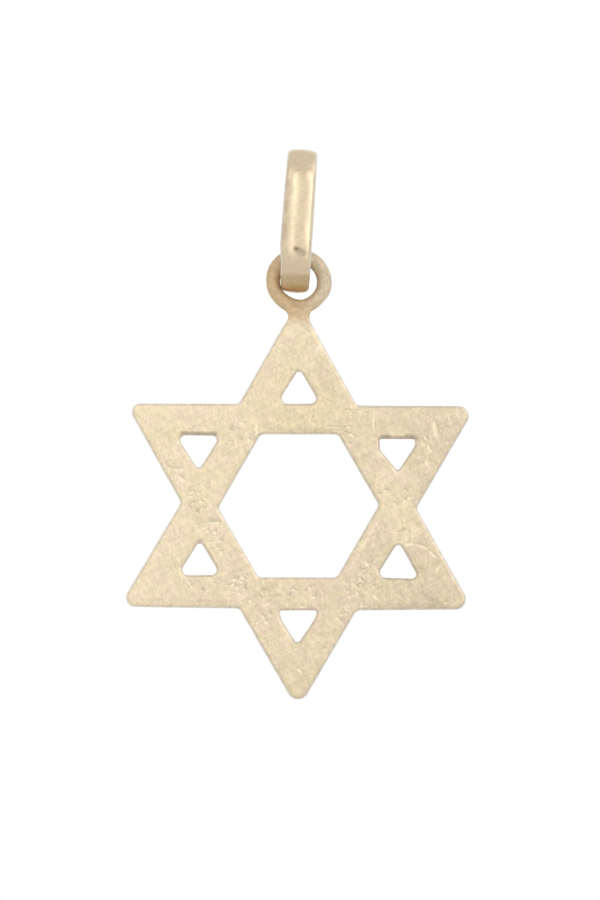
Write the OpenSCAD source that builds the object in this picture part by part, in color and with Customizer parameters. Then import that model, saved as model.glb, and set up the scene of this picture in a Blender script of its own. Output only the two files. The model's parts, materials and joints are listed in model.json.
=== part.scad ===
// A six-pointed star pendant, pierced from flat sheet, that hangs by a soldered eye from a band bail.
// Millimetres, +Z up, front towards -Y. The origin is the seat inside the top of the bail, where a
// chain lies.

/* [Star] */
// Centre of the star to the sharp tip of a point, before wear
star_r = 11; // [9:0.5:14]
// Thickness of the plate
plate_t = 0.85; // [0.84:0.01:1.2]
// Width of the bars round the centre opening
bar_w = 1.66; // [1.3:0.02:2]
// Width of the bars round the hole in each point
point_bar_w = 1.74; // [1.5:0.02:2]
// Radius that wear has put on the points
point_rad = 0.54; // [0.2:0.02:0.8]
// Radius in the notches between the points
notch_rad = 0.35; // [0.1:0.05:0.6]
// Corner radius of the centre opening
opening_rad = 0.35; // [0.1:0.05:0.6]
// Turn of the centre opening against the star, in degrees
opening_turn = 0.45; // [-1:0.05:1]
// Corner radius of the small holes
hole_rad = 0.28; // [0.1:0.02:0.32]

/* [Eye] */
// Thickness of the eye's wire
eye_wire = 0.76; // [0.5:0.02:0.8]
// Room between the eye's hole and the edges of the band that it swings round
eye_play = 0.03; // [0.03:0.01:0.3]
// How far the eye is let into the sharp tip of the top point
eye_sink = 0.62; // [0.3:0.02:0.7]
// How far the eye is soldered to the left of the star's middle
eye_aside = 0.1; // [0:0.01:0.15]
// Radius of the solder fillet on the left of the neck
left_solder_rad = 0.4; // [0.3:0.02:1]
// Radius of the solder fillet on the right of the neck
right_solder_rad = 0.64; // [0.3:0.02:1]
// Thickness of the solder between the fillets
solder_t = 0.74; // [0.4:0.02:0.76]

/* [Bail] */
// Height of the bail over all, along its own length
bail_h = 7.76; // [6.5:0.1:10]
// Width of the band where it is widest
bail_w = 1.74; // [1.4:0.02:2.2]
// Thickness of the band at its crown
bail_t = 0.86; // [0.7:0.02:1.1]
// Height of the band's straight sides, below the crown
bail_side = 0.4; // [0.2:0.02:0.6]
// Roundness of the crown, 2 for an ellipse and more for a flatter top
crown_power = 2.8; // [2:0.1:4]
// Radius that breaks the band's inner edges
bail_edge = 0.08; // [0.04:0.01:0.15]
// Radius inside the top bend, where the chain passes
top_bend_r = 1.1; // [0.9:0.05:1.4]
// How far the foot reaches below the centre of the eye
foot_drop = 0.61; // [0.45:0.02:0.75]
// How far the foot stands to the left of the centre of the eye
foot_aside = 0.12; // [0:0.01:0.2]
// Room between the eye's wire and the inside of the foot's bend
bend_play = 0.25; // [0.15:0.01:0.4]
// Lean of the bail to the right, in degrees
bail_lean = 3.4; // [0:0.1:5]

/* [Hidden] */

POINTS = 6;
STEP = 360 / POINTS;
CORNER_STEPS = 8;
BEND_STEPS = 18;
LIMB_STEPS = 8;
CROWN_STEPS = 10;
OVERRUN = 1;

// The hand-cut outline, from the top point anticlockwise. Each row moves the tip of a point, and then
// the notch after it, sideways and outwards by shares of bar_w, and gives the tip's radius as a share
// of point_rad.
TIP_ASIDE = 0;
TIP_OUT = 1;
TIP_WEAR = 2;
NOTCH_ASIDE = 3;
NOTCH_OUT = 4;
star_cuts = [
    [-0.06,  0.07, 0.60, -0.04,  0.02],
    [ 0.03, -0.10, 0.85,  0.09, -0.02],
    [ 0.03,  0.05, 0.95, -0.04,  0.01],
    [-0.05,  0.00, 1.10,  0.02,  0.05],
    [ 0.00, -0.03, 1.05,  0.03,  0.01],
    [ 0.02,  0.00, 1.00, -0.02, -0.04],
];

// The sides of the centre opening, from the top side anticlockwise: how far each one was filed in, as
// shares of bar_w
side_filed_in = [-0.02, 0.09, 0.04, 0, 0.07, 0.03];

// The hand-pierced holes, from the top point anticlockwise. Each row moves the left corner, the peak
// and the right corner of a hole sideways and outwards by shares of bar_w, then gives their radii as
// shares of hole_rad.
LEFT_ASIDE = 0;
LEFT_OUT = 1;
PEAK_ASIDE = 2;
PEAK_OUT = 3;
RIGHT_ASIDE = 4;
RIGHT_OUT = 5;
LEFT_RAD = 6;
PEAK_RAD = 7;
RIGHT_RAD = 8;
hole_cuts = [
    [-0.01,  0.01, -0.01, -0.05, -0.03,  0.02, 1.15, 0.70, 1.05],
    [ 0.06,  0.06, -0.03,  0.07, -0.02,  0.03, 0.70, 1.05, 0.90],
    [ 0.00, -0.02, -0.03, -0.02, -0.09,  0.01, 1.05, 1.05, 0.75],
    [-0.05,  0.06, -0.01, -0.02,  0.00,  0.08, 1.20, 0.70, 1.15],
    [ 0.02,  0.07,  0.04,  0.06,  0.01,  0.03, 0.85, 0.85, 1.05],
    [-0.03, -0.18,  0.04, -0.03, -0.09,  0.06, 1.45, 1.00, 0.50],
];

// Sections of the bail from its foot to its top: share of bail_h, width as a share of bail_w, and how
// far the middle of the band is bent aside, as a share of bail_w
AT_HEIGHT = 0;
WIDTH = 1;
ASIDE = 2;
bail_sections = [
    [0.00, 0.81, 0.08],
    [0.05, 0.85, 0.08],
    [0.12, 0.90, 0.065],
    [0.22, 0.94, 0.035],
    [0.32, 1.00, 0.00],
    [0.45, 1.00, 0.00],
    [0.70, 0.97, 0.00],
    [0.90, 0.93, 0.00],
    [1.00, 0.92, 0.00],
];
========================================
_STATED EXERCISE_.
Each line above must be reproduced exactly as it stands.

_IN RESPONSE_.
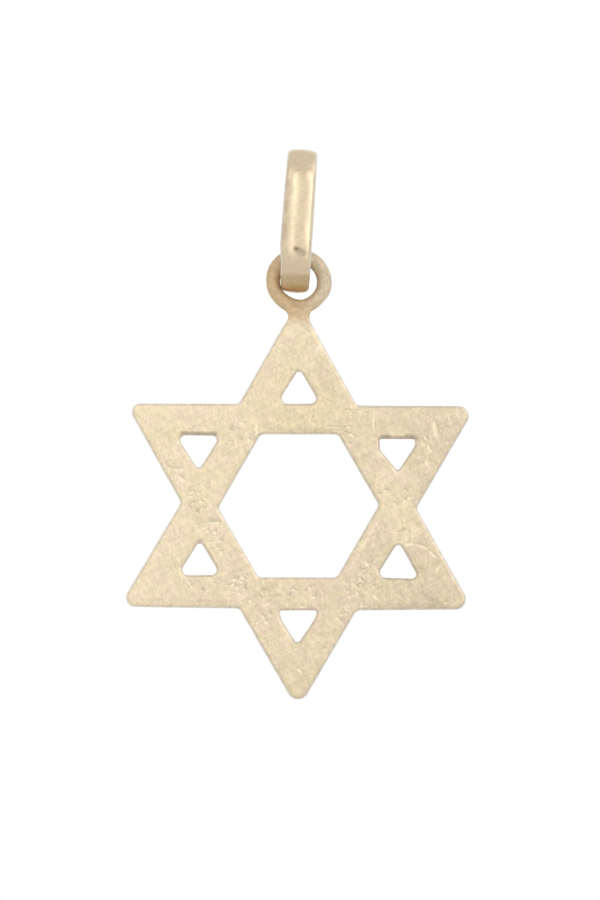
Write the OpenSCAD source that builds the object in this picture part by part, in color and with Customizer parameters. Then import that model, saved as model.glb, and set up the scene of this picture in a Blender script of its own. Output only the two files. The model's parts, materials and joints are listed in model.json.
=== part.scad ===
// A six-pointed star pendant, pierced from flat sheet, that hangs by a soldered eye from a band bail.
// Millimetres, +Z up, front towards -Y. The origin is the seat inside the top of the bail, where a
// chain lies.

/* [Star] */
// Centre of the star to the sharp tip of a point, before wear
star_r = 11; // [9:0.5:14]
// Thickness of the plate
plate_t = 0.85; // [0.84:0.01:1.2]
// Width of the bars round the centre opening
bar_w = 1.66; // [1.3:0.02:2]
// Width of the bars round the hole in each point
point_bar_w = 1.74; // [1.5:0.02:2]
// Radius that wear has put on the points
point_rad = 0.54; // [0.2:0.02:0.8]
// Radius in the notches between the points
notch_rad = 0.35; // [0.1:0.05:0.6]
// Corner radius of the centre opening
opening_rad = 0.35; // [0.1:0.05:0.6]
// Turn of the centre opening against the star, in degrees
opening_turn = 0.45; // [-1:0.05:1]
// Corner radius of the small holes
hole_rad = 0.28; // [0.1:0.02:0.32]

/* [Eye] */
// Thickness of the eye's wire
eye_wire = 0.76; // [0.5:0.02:0.8]
// Room between the eye's hole and the edges of the band that it swings round
eye_play = 0.03; // [0.03:0.01:0.3]
// How far the eye is let into the sharp tip of the top point
eye_sink = 0.62; // [0.3:0.02:0.7]
// How far the eye is soldered to the left of the star's middle
eye_aside = 0.1; // [0:0.01:0.15]
// Radius of the solder fillet on the left of the neck
left_solder_rad = 0.4; // [0.3:0.02:1]
// Radius of the solder fillet on the right of the neck
right_solder_rad = 0.64; // [0.3:0.02:1]
// Thickness of the solder between the fillets
solder_t = 0.74; // [0.4:0.02:0.76]

/* [Bail] */
// Height of the bail over all, along its own length
bail_h = 7.76; // [6.5:0.1:10]
// Width of the band where it is widest
bail_w = 1.74; // [1.4:0.02:2.2]
// Thickness of the band at its crown
bail_t = 0.86; // [0.7:0.02:1.1]
// Height of the band's straight sides, below the crown
bail_side = 0.4; // [0.2:0.02:0.6]
// Roundness of the crown, 2 for an ellipse and more for a flatter top
crown_power = 2.8; // [2:0.1:4]
// Radius that breaks the band's inner edges
bail_edge = 0.08; // [0.04:0.01:0.15]
// Radius inside the top bend, where the chain passes
top_bend_r = 1.1; // [0.9:0.05:1.4]
// How far the foot reaches below the centre of the eye
foot_drop = 0.61; // [0.45:0.02:0.75]
// How far the foot stands to the left of the centre of the eye
foot_aside = 0.12; // [0:0.01:0.2]
// Room between the eye's wire and the inside of the foot's bend
bend_play = 0.25; // [0.15:0.01:0.4]
// Lean of the bail to the right, in degrees
bail_lean = 3.4; // [0:0.1:5]

/* [Hidden] */

POINTS = 6;
STEP = 360 / POINTS;
CORNER_STEPS = 8;
BEND_STEPS = 18;
LIMB_STEPS = 8;
CROWN_STEPS = 10;
OVERRUN = 1;

// The hand-cut outline, from the top point anticlockwise. Each row moves the tip of a point, and then
// the notch after it, sideways and outwards by shares of bar_w, and gives the tip's radius as a share
// of point_rad.
TIP_ASIDE = 0;
TIP_OUT = 1;
TIP_WEAR = 2;
NOTCH_ASIDE = 3;
NOTCH_OUT = 4;
star_cuts = [
    [-0.06,  0.07, 0.60, -0.04,  0.02],
    [ 0.03, -0.10, 0.85,  0.09, -0.02],
    [ 0.03,  0.05, 0.95, -0.04,  0.01],
    [-0.05,  0.00, 1.10,  0.02,  0.05],
    [ 0.00, -0.03, 1.05,  0.03,  0.01],
    [ 0.02,  0.00, 1.00, -0.02, -0.04],
];

// The sides of the centre opening, from the top side anticlockwise: how far each one was filed in, as
// shares of bar_w
side_filed_in = [-0.02, 0.09, 0.04, 0, 0.07, 0.03];

// The hand-pierced holes, from the top point anticlockwise. Each row moves the left corner, the peak
// and the right corner of a hole sideways and outwards by shares of bar_w, then gives their radii as
// shares of hole_rad.
LEFT_ASIDE = 0;
LEFT_OUT = 1;
PEAK_ASIDE = 2;
PEAK_OUT = 3;
RIGHT_ASIDE = 4;
RIGHT_OUT = 5;
LEFT_RAD = 6;
PEAK_RAD = 7;
RIGHT_RAD = 8;
hole_cuts = [
    [-0.01,  0.01, -0.01, -0.05, -0.03,  0.02, 1.15, 0.70, 1.05],
    [ 0.06,  0.06, -0.03,  0.07, -0.02,  0.03, 0.70, 1.05, 0.90],
    [ 0.00, -0.02, -0.03, -0.02, -0.09,  0.01, 1.05, 1.05, 0.75],
    [-0.05,  0.06, -0.01, -0.02,  0.00,  0.08, 1.20, 0.70, 1.15],
    [ 0.02,  0.07,  0.04,  0.06,  0.01,  0.03, 0.85, 0.85, 1.05],
    [-0.03, -0.18,  0.04, -0.03, -0.09,  0.06, 1.45, 1.00, 0.50],
];

// Sections of the bail from its foot to its top: share of bail_h, width as a share of bail_w, and how
// far the middle of the band is bent aside, as a share of bail_w
AT_HEIGHT = 0;
WIDTH = 1;
ASIDE = 2;
bail_sections = [
    [0.00, 0.81, 0.08],
    [0.05, 0.85, 0.08],
    [0.12, 0.90, 0.065],
    [0.22, 0.94, 0.035],
    [0.32, 1.00, 0.00],
    [0.45, 1.00, 0.00],
    [0.70, 0.97, 0.00],
    [0.90, 0.93, 0.00],
    [1.00, 0.92, 0.00],
];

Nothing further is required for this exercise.